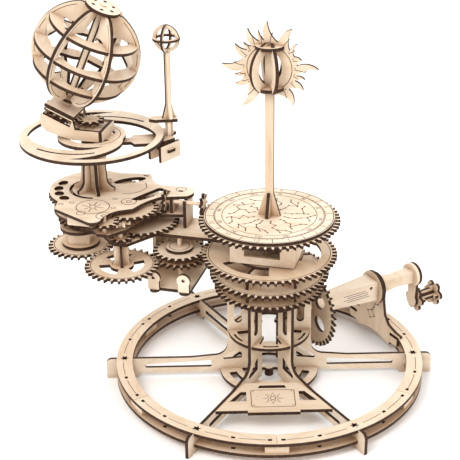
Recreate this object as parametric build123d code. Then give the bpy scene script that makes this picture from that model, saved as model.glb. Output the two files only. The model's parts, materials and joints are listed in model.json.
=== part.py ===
from build123d import *
import math
import os

# A laser-cut plywood orrery: Sun on a fixed column, Earth and Moon on an arm that a crank drives round.
# Frame: +Z up, the origin on the floor under the column, +X along one base leg. Millimetres, degrees.

# ---- Sheet and fits ----
SHEET = 3.0                 # plywood thickness
FIT = 0.05                  # radial running clearance of a shaft in its hole
GAP = 0.1                   # gap round a slotted joint

# ---- Gear teeth ----
MODULE = 2.0
ADDENDUM = MODULE
DEDENDUM = 1.2 * MODULE
HALF_TOOTH = 1.2            # half the tooth thickness at the pitch circle
HALF_TIP = 0.5              # half the tooth thickness at the tip

# ---- Base ----
RING_OUTER = 140.0
RING_INNER = 125.5
RING_MID = (RING_OUTER + RING_INNER) / 2
RING_TOP = 20.0             # upper face of the upper ring, above the floor
LOWER_RING_TOP = 9.3
LEG_ANGLES = [60 * i for i in range(6)]
SEAM_ANGLES = [60 * i + 30 for i in range(6)]
LEG_END = 149.5
SPOKE_BOTTOM = 4.6
FLOOR_DISC = 5.0            # under face of the disc below the legs
FLOOR_DISC_R = 45.0
FOOT_R = 4.0                 # foot under the middle of the floor disc
UPRIGHT_INNER = 17.0
UPRIGHT_OUTER = 38.0
UPRIGHT_TOP = 88.0
TIE_DISCS = (46.0, 85.0)    # under faces of the two discs that tie the uprights
TIE_R = 37.0
TIE_LAP = 21.0              # radius where a tie disc's slot meets a leg's notch

# ---- Column and dial ----
SPINDLE_R = 5.0
CORE_R = 12.0
DIAL_TEETH = 60
DIAL_Z = 157.0
DIAL_FACE_R = 57.0
SUN_Z = 297.0
SUN_TURN = -17.0            # turn of the Sun about the column, from facing the front
SUN_R = 22.5
RAY_ROOT = 23.5
POST_HALF = 3.8

# ---- Drum of three gears that turns on the spindle ----
DRUM = ((47, 92.2), (51, 105.5), (58, 123.5))     # teeth, under face
CRANK_TEETH = 36

# ---- Crank ----
CRANK_AZ = 30.0
CRANK_GEAR_AT = 46.5        # distance of the crank gear's mid-plane from the column
CRANK_Z = DRUM[0][1] + SHEET / 2 - CRANK_TEETH * MODULE / 2
BRACKET_AT = 122.3          # outer face of the crank bracket, just inside the ring
CRANK_THROW = 28.0
CRANK_DISC_AT = 165.0
SHAFT_R = 4.0

# ---- Arm: levels of its plates and gears, each the under face ----
ARM_AZ = 164.0
CARRIAGE_Z = 95.0
LEVEL_0 = 117.0             # branch, transfer lower and outer lower gears
LEVEL_1 = DRUM[2][1]        # transfer upper gear beside the drum's upper gear
PLATE_LOWER = 139.6
LEVEL_2 = 143.0
LEVEL_3 = 146.4
LEVEL_3B = 149.8
PLATE_MIDDLE = 153.0
LEVEL_4 = 156.3
LEVEL_5 = 159.6
LEVEL_6 = 162.9
LEVEL_7 = 166.2
PLATE_TOP = 168.5
PLATFORM = PLATE_TOP + SHEET
THIN = 2.0
PIN_R = 2.0
ARBOR_R = 1.8
ARBOR_Z = DIAL_Z + SHEET / 2 + 8 * MODULE / 2
ARBOR_TEETH = 8

# ---- Earth and Moon ----
EARTH_U = 161.0             # distance of the Earth's upright axis from the column
ROD_R = 1.5
MOUNT_TUBE_R = 3.2
MOON_TUBE_R = 5.0
POST_TOP = 211.0
RING_PLATE_Z = 220.0
ORBIT_OUTER = 63.5
ORBIT_INNER = 57.0
ORBIT_HUB = (21.0, 30.0)
HOUSE_AZ = -16.0            # direction in which the Earth's axis leans
TILT = 23.5
GLOBE_Z = 298.4
GLOBE_X = -0.5
GLOBE_R = 47.0
DRIVE_Z = 234.9             # under face of the pinion that turns the globe
MOON_AZ = 5.0               # direction of the Moon from the Earth
MOON_REACH = 68.5
MOON_Z = 308.0
MOON_R = 12.0
MOON_BOARD = 213.6          # under face of the board that carries the Moon
MOON_FLANGE = 233.0         # under face of the small board at the foot of the Moon's post
MOON_TEETH = (24, 20)       # wheel on the Moon's drive shaft, wheel on the Moon's tube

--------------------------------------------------

WORK REQUIRED:
Print the material above verbatim, first line through the line containing "a slotted joint", both included.

RESPONSE:
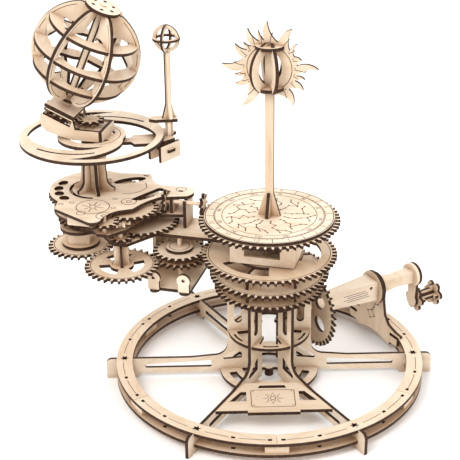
Recreate this object as parametric build123d code. Then give the bpy scene script that makes this picture from that model, saved as model.glb. Output the two files only. The model's parts, materials and joints are listed in model.json.
=== part.py ===
from build123d import *
import math
import os

# A laser-cut plywood orrery: Sun on a fixed column, Earth and Moon on an arm that a crank drives round.
# Frame: +Z up, the origin on the floor under the column, +X along one base leg. Millimetres, degrees.

# ---- Sheet and fits ----
SHEET = 3.0                 # plywood thickness
FIT = 0.05                  # radial running clearance of a shaft in its hole
GAP = 0.1                   # gap round a slotted joint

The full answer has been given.